Se as cores não ilustram a pulsão nacional dos dias que correm, o resto da iconografia que aparece na bandeira é uma exibição do que já fomos outrora, não do que somos agora. Quando tanto se insiste na laicização do Estado, na bandeira permanecem símbolos que apelam à história do cristianismo. Como se houvesse um paralelo entre as cinco chagas de Jesus Cristo e a trajectória histórica da “pátria” – quando, bem vistas as coisas, essas chagas, e só no tempo presente, existem num avantajado múltiplo de cinco. A imagem dos trinta dinheiros que resultaram da venda feita por Judas, a metáfora para o “poder régio de cunhar moeda”, mergulha em dois equívocos. Primeiro, já não há poder régio há noventa e seis anos (é intrigante como uma bandeira que surgiu com o nascimento da república mantenha este ícone monárquico).

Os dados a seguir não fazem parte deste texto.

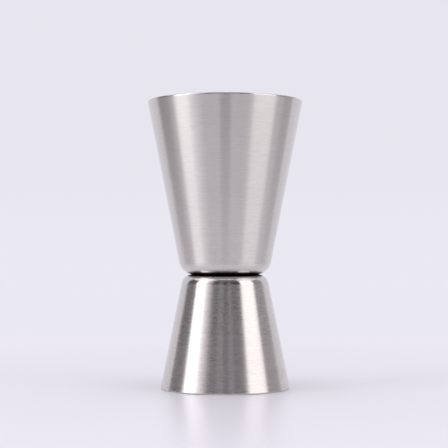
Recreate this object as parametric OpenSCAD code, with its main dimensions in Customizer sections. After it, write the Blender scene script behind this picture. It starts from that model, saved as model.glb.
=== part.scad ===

Segundo, Portugal perdeu o poder de cunhar moeda com a entrada na União Económica e Monetária, a partir do momento em que uma moeda forte (o euro) passou a andar nos nossos bolsos em substituição de uma moeda fraca (o falecido escudo). Esse poder pertence a uma entidade exterior, o Banco Central Europeu.
Esta bandeira é um embuste. Terá, quando muito, significado para o que fomos outrora. Os especialistas da empresa de vestuário desportivo andaram no terreno e estudaram o que somos. Com o distanciamento da não afectividade, deram o sinal do que devia ser a bandeira da “pátria”: um pano preto, na monocromia da desesperança irreprimível. Um povo tristinho – e daí o fado e o fatalismo congénito – melancólico, saudoso do passado que só conheceu em relatos, receoso de olhar para os dias que vêm depois. Nem verde, por carência de esperança e por encolhimento dos verdejantes pastos; nem vermelho, à míngua do sangue que só heróis imaginários estão dispostos a jorrar pela “pátria”. O preto, cor bela, seria uma originalidade no concerto de bandeiras das nações.
1 comentário:
Se não te conhecesse diria que és um benfiquista com naturais problemas de digestão.
Não concordo nada contigo!
A bandeira é um símbolo. As razões para as cores acabam por ser irrelevantes... podemos ser criticar estas ou outras razões. O importante é o que representam: a nossa identidade como povo. Confesso que ainda sinto um arrepio quando vejo a nossa bandeira subir ao ponto mais alto numa competição. E não acredito se disseres que te é indiferente!
Quanto à bandeira preta... talvez o presidente do Benfica compre a ideia.